*Work instructions*:
Find "# The handle, its" in the data below; transcribe the line it appears on and each line after it, exactly, to the end, and nothing else.

*Data shown*:
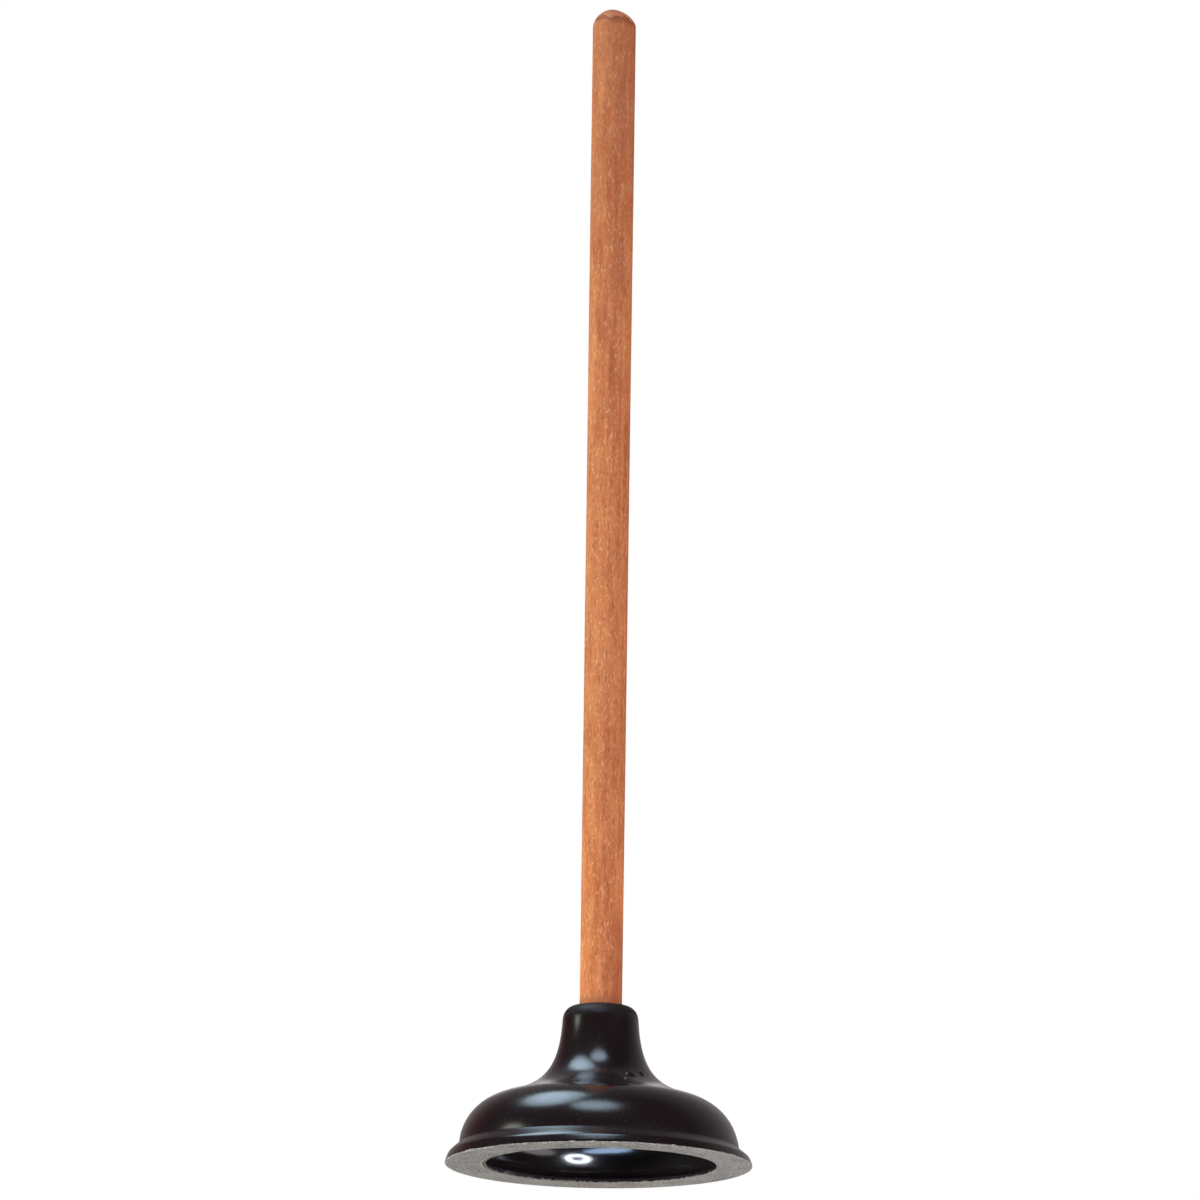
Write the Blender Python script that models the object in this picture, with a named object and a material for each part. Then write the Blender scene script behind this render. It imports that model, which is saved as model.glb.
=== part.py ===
"""A force-cup plunger: a turned hardwood handle held in a moulded rubber cup by a screw and a washer.

Metres, +Z up. The origin is the centre of the cup's sealing face, which lies on z = 0, and the handle
stands along +Z. The cup is at rest, not pressed down.
"""

import math

import bmesh
import bpy
from mathutils import Vector

MM = 0.001
GAP = 0.3 * MM  # left between pieces that touch
SEGMENTS = 48

# The cup's lip, which carries the sealing face
RIM_RADIUS = 73.0 * MM
MOUTH_RADIUS = 55.0 * MM
LIP_EDGE = 1.0 * MM  # height of the lip's upright outer edge
EDGE_BREAK = 0.5 * MM  # bevel under that edge
LIP_CORNER = (71.7 * MM, 4.5 * MM)  # where the lines of the lip's top and of its edge meet
LIP_PULL = 2.5
BLADE_EDGE = 1.9 * MM  # height of the lip's upright inner edge
BLADE_ROOT_Z = 3.2 * MM  # where the top of the lip would meet the inside of the wall
BLADE_PULL = 0.9

# The cup's dome
DOME_FOOT = (66.6 * MM, 8.8 * MM)
SHOULDER = (65.1 * MM, 28.1 * MM)  # where the wall's line meets the shoulder's line
DOME_PULL = 0.87
WALL = 3.8 * MM
HOLLOW_FOOT_Z = 8.0 * MM  # where the inside of the wall comes out of its fillet

# The cup's neck and socket
NECK_ROOT = (20.7 * MM, 39.4 * MM)  # where the shoulder's line meets the neck's line
INFLECTION = 0.44  # the share of the way from SHOULDER to NECK_ROOT where the dome turns into the flare
FLARE_PULL = 1.32
NECK_FOOT = (18.3 * MM, 66.0 * MM)  # where the flare ends and the straight taper starts
NECK_TOP_RADIUS = 17.5 * MM
NECK_TOP_Z = 76.5 * MM
NECK_ROUNDING = 6.8 * MM
NECK_ROUNDING_PULL = 0.85
SOCKET_BEVEL = 0.7 * MM
WEB_FLOOR_Z = 50.0 * MM
CEILING_Z = 43.5 * MM  # underside of the web
CEILING_RADIUS = 15.5 * MM
CEILING_ROOT_RADIUS = 24.2 * MM  # where the hollow turns up into the neck
CEILING_PULL = 0.8

# The handle
HANDLE_LENGTH = 508.0 * MM
HANDLE_FOOT_RADIUS = 10.1 * MM
HANDLE_TOP_RADIUS = 10.3 * MM
HANDLE_DOME = 9.0 * MM
HANDLE_DOME_PULL = 0.62
HANDLE_CHAMFER = 1.5 * MM
HANDLE_FOOT_Z = WEB_FLOOR_Z + GAP

# The screw and its washer
SCREW_LENGTH = 32.0 * MM  # under the head
SCREW_RADIUS = 2.1 * MM
SCREW_POINT = 6.0 * MM
HEAD_RADIUS = 4.1 * MM
HEAD_HEIGHT = 3.0 * MM
HEAD_CORNER_RADIUS = 3.7 * MM  # where the head's domed face turns up to its rim
HEAD_RIM = 0.9 * MM
HEAD_PULL = 0.75
RECESS_LENGTH = 4.6 * MM
RECESS_WIDTH = 1.0 * MM
RECESS_DEPTH = 1.7 * MM
RECESS_LENGTH_TAPER = 0.55  # size at the bottom of the recess, as a share of that at its mouth
RECESS_WIDTH_TAPER = 0.75
RECESS_OVERRUN = 1.0 * MM
PILOT_OVERRUN = 1.0 * MM
WASHER_RADIUS = 8.0 * MM
WASHER_THICKNESS = 1.5 * MM
WASHER_BEVEL = 0.25 * MM
HOLE_CLEARANCE = 0.4 * MM
WASHER_TOP_Z = CEILING_Z - GAP
SCREW_SEAT_Z = WASHER_TOP_Z - WASHER_THICKNESS - GAP

RUBBER = (0.021, 0.018, 0.018, 1.0)
STAINED_WOOD = (0.50, 0.17, 0.075, 1.0)
ZINC = (0.62, 0.62, 0.60, 1.0)


def clear_scene():
    for obj in list(bpy.data.objects):
        bpy.data.objects.remove(obj, do_unlink=True)


def make_material(name, colour, roughness, metallic=0.0):
    material = bpy.data.materials.new(name)
    material.use_nodes = True
    shader = material.node_tree.nodes["Principled BSDF"]
    shader.inputs["Base Color"].default_value = colour
    shader.inputs["Roughness"].default_value = roughness
    shader.inputs["Metallic"].default_value = metallic
    return material


def bend(start, corner, end, pull, steps):
    """Points after start on the conic that leaves start towards corner and reaches end from corner.

    A pull of 0.707 between square tangents is a quarter of a circle or an ellipse, and a larger pull
    keeps the curve nearer to the corner.
    """
    points = []
    for i in range(1, steps + 1):
        t = i / steps
        weights = ((1 - t) ** 2, 2 * pull * t * (1 - t), t**2)
        total = sum(weights)
        points.append(
            tuple(sum(w * p[k] for w, p in zip(weights, (start, corner, end))) / total for k in (0, 1))
        )
    return points


def between(a, b, share):
    return tuple(a[k] + (b[k] - a[k]) * share for k in (0, 1))


def turn(name, outline, material, closed):
    """A solid turned about Z from (radius, height) points: a closed loop, or a line from axis to axis."""
    mesh = bpy.data.meshes.new(name)
    shape = bmesh.new()
    points = [shape.verts.new((radius, 0, height)) for radius, height in outline]
    edges = [shape.edges.new(pair) for pair in zip(points, points[1:])]
    if closed:
        edges.append(shape.edges.new((points[-1], points[0])))
    bmesh.ops.spin(
        shape,
        geom=points + edges,
        cent=(0, 0, 0),
        axis=(0, 0, 1),
        angle=2 * math.pi,
        steps=SEGMENTS,
        use_merge=True,
    )
    bmesh.ops.remove_doubles(shape, verts=shape.verts[:], dist=1e-6)
    bmesh.ops.recalc_face_normals(shape, faces=shape.faces[:])
    shape.to_mesh(mesh)
    shape.free()
    mesh.shade_smooth()
    mesh.set_sharp_from_angle(angle=math.radians(32))
    mesh.materials.append(material)
    obj = bpy.data.objects.new(name, mesh)
    bpy.context.scene.collection.objects.link(obj)
    return obj


def axis_empty(name, height):
    """An empty on the plunger's axis, which carries the pieces of one body."""
    empty = bpy.data.objects.new(name, None)
    empty.empty_display_size = 0.03
    empty.location = (0, 0, height)
    bpy.context.scene.collection.objects.link(empty)
    return empty


def put_under(child, parent):
    """Parents a piece modelled in world space, which moves its own origin to the parent's."""
    child.data.transform(parent.matrix_basis.inverted())
    child.parent = parent


def moved_in(a, b, distance):
    """The line from a to b, moved to its left by distance."""
    along = (Vector(b) - Vector(a)).normalized()
    sideways = Vector((-along.y, along.x)) * distance
    return Vector(a) + sideways, Vector(b) + sideways


def crossing(first, second):
    """Where two lines meet, each given by two of its points."""
    (a, b), (c, d) = first, second
    share = (c - a).cross(d - c) / (b - a).cross(d - c)
    return tuple(a + (b - a) * share)


def level(height):
    return Vector((0, height)), Vector((RIM_RADIUS, height))


def upright(radius):
    return Vector((radius, 0)), Vector((radius, NECK_TOP_Z))


def cup_outside():
    """From the top of the neck, over the flare and the dome, to the lip's outer edge."""
    rounding_start = (HANDLE_FOOT_RADIUS + GAP + SOCKET_BEVEL, NECK_TOP_Z)
    neck_corner = (NECK_TOP_RADIUS, NECK_TOP_Z)
    neck_line_end = between(neck_corner, NECK_FOOT, NECK_ROUNDING / (NECK_TOP_Z - NECK_FOOT[1]))
    inflection = between(SHOULDER, NECK_ROOT, INFLECTION)
    return [
        rounding_start,
        *bend(rounding_start, neck_corner, neck_line_end, NECK_ROUNDING_PULL, 6),
        NECK_FOOT,
        *bend(NECK_FOOT, NECK_ROOT, inflection, FLARE_PULL, 11),
        *bend(inflection, SHOULDER, DOME_FOOT, DOME_PULL, 11),
        *bend(DOME_FOOT, LIP_CORNER, (RIM_RADIUS, LIP_EDGE), LIP_PULL, 8),
    ]


def cup_inside():
    """From the lip's inner edge, up the wall and across the hollow, to the ceiling under the socket."""
    wall = moved_in(DOME_FOOT, SHOULDER, WALL)
    shoulder = moved_in(SHOULDER, NECK_ROOT, WALL)
    inflection = tuple(shoulder[0].lerp(shoulder[1], INFLECTION))
    blade_top = (MOUTH_RADIUS, BLADE_EDGE)
    wall_foot = crossing(wall, level(HOLLOW_FOOT_Z))
    return [
        blade_top,
        *bend(blade_top, crossing(wall, level(BLADE_ROOT_Z)), wall_foot, BLADE_PULL, 5),
        *bend(wall_foot, crossing(wall, shoulder), inflection, DOME_PULL, 9),
        *bend(
            inflection,
            crossing(shoulder, upright(CEILING_ROOT_RADIUS)),
            (CEILING_RADIUS, CEILING_Z),
            CEILING_PULL,
            6,
        ),
    ]


def make_force_cup(material):
    """One moulding: lip, dome, flared neck, and a blind socket with a web that the screw passes through."""
    hole = SCREW_RADIUS + HOLE_CLEARANCE
    socket = HANDLE_FOOT_RADIUS + GAP
    outline = [
        (hole, CEILING_Z),
        (hole, WEB_FLOOR_Z),
        (socket, WEB_FLOOR_Z),
        (socket, NECK_TOP_Z - SOCKET_BEVEL),
        *cup_outside(),
        (RIM_RADIUS, EDGE_BREAK),
        (RIM_RADIUS - EDGE_BREAK, 0),
        (MOUTH_RADIUS, 0),
        *cup_inside(),
    ]
    return turn("force_cup", outline, material, closed=True)


def make_handle(material):
    """A dowel with a domed top, a chamfered foot in the socket, and a pilot hole for the screw."""
    top = HANDLE_FOOT_Z + HANDLE_LENGTH
    pilot = SCREW_RADIUS + GAP
    pilot_end = SCREW_SEAT_Z + SCREW_LENGTH + PILOT_OVERRUN
    dome_start = (HANDLE_TOP_RADIUS, top - HANDLE_DOME)
    outline = [
        (0, pilot_end + pilot),
        (pilot, pilot_end),
        (pilot, HANDLE_FOOT_Z),
        (HANDLE_FOOT_RADIUS - HANDLE_CHAMFER, HANDLE_FOOT_Z),
        (HANDLE_FOOT_RADIUS, HANDLE_FOOT_Z + HANDLE_CHAMFER),
        dome_start,
        *bend(dome_start, (HANDLE_TOP_RADIUS, top), (0, top), HANDLE_DOME_PULL, 8),
    ]
    return turn("handle", outline, material, closed=False)


def make_washer(material):
    hole = SCREW_RADIUS + HOLE_CLEARANCE
    lower = WASHER_TOP_Z - WASHER_THICKNESS
    outline = [
        (hole, lower),
        (hole, WASHER_TOP_Z),
        (WASHER_RADIUS - WASHER_BEVEL, WASHER_TOP_Z),
        (WASHER_RADIUS, WASHER_TOP_Z - WASHER_BEVEL),
        (WASHER_RADIUS, lower + WASHER_BEVEL),
        (WASHER_RADIUS - WASHER_BEVEL, lower),
    ]
    return turn("screw_washer", outline, material, closed=True)


def make_recess_cutter(name, angle, head_bottom):
    """One bar of the cross recess, narrower and shorter at the bottom of the recess."""
    mesh = bpy.data.meshes.new(name)
    shape = bmesh.new()
    bmesh.ops.create_cube(shape, size=1.0)
    for vert in shape.verts:
        deep = vert.co.z > 0
        vert.co.x *= RECESS_LENGTH * (RECESS_LENGTH_TAPER if deep else 1.0)
        vert.co.y *= RECESS_WIDTH * (RECESS_WIDTH_TAPER if deep else 1.0)
        vert.co.z = RECESS_DEPTH if deep else -RECESS_OVERRUN
    shape.to_mesh(mesh)
    shape.free()
    cutter = bpy.data.objects.new(name, mesh)
    cutter.location = (0, 0, head_bottom)
    cutter.rotation_euler.z = angle
    cutter.hide_render = True
    cutter.display_type = "WIRE"
    bpy.context.scene.collection.objects.link(cutter)
    return cutter


def make_screw(material):
    """A pan-head wood screw, driven upwards from inside the cup into the handle's end grain."""
    head_bottom = SCREW_SEAT_Z - HEAD_HEIGHT
    tip = SCREW_SEAT_Z + SCREW_LENGTH
    outline = [
        (0, head_bottom),
        *bend(
            (0, head_bottom),
            (HEAD_CORNER_RADIUS, head_bottom),
            (HEAD_RADIUS, SCREW_SEAT_Z - HEAD_RIM),
            HEAD_PULL,
            6,
        ),
        (HEAD_RADIUS, SCREW_SEAT_Z),
        (SCREW_RADIUS, SCREW_SEAT_Z),
        (SCREW_RADIUS, tip - SCREW_POINT),
        (0, tip),
    ]
    screw = turn("retaining_screw", outline, material, closed=False)
    for name, angle in (("recess_cutter_a", 0.0), ("recess_cutter_b", math.pi / 2)):
        recess = screw.modifiers.new(name, "BOOLEAN")
        recess.object = make_recess_cutter(name, angle, head_bottom)
        recess.solver = "EXACT"
    return screw


def main():
    clear_scene()
    bpy.context.scene.unit_settings.system = "METRIC"
    rubber = make_material("black_rubber", RUBBER, 0.22)
    wood = make_material("stained_wood", STAINED_WOOD, 0.42)
    zinc = make_material("zinc_plate", ZINC, 0.35, metallic=1.0)

    make_force_cup(rubber)

    # The handle, its screw and the washer slide down together as the cup is pressed.
    plunge_axis = axis_empty("plunge_axis", WEB_FLOOR_Z)
    for piece in (make_handle(wood), make_screw(zinc), make_washer(zinc)):
        put_under(piece, plunge_axis)


main()
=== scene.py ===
"""The finished look of a force-cup plunger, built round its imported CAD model.

Metres, +Z up, in the CAD model's frame: the sealing face lies on z = 0 and the handle stands along +Z.
"""

import math

import bmesh
import bpy
import numpy as np
from mathutils import Matrix, Vector, noise


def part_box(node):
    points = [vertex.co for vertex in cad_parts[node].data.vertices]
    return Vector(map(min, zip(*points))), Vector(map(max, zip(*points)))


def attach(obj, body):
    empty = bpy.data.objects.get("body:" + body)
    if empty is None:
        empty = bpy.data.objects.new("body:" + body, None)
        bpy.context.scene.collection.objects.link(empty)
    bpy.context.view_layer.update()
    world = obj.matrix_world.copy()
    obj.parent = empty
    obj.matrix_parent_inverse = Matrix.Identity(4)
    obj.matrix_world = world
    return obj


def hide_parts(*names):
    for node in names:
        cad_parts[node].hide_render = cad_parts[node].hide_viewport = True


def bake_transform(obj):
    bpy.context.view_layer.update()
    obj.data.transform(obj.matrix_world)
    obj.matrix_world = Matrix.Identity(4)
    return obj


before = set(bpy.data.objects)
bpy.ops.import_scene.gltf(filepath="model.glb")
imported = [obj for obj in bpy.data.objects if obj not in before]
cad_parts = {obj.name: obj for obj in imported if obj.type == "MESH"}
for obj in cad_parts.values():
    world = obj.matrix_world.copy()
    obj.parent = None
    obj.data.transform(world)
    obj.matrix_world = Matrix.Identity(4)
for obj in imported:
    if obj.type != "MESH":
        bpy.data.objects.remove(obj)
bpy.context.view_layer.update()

MM = 0.001
GAP = 0.3 * MM  # left by the CAD model between pieces that touch
HANDLE_BODY = "handle_set"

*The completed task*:
    # The handle, its screw and the washer slide down together as the cup is pressed.
    plunge_axis = axis_empty("plunge_axis", WEB_FLOOR_Z)
    for piece in (make_handle(wood), make_screw(zinc), make_washer(zinc)):
        put_under(piece, plunge_axis)


main()
=== scene.py ===
"""The finished look of a force-cup plunger, built round its imported CAD model.

Metres, +Z up, in the CAD model's frame: the sealing face lies on z = 0 and the handle stands along +Z.
"""

import math

import bmesh
import bpy
import numpy as np
from mathutils import Matrix, Vector, noise


def part_box(node):
    points = [vertex.co for vertex in cad_parts[node].data.vertices]
    return Vector(map(min, zip(*points))), Vector(map(max, zip(*points)))


def attach(obj, body):
    empty = bpy.data.objects.get("body:" + body)
    if empty is None:
        empty = bpy.data.objects.new("body:" + body, None)
        bpy.context.scene.collection.objects.link(empty)
    bpy.context.view_layer.update()
    world = obj.matrix_world.copy()
    obj.parent = empty
    obj.matrix_parent_inverse = Matrix.Identity(4)
    obj.matrix_world = world
    return obj


def hide_parts(*names):
    for node in names:
        cad_parts[node].hide_render = cad_parts[node].hide_viewport = True


def bake_transform(obj):
    bpy.context.view_layer.update()
    obj.data.transform(obj.matrix_world)
    obj.matrix_world = Matrix.Identity(4)
    return obj


before = set(bpy.data.objects)
bpy.ops.import_scene.gltf(filepath="model.glb")
imported = [obj for obj in bpy.data.objects if obj not in before]
cad_parts = {obj.name: obj for obj in imported if obj.type == "MESH"}
for obj in cad_parts.values():
    world = obj.matrix_world.copy()
    obj.parent = None
    obj.data.transform(world)
    obj.matrix_world = Matrix.Identity(4)
for obj in imported:
    if obj.type != "MESH":
        bpy.data.objects.remove(obj)
bpy.context.view_layer.update()

MM = 0.001
GAP = 0.3 * MM  # left by the CAD model between pieces that touch
HANDLE_BODY = "handle_set"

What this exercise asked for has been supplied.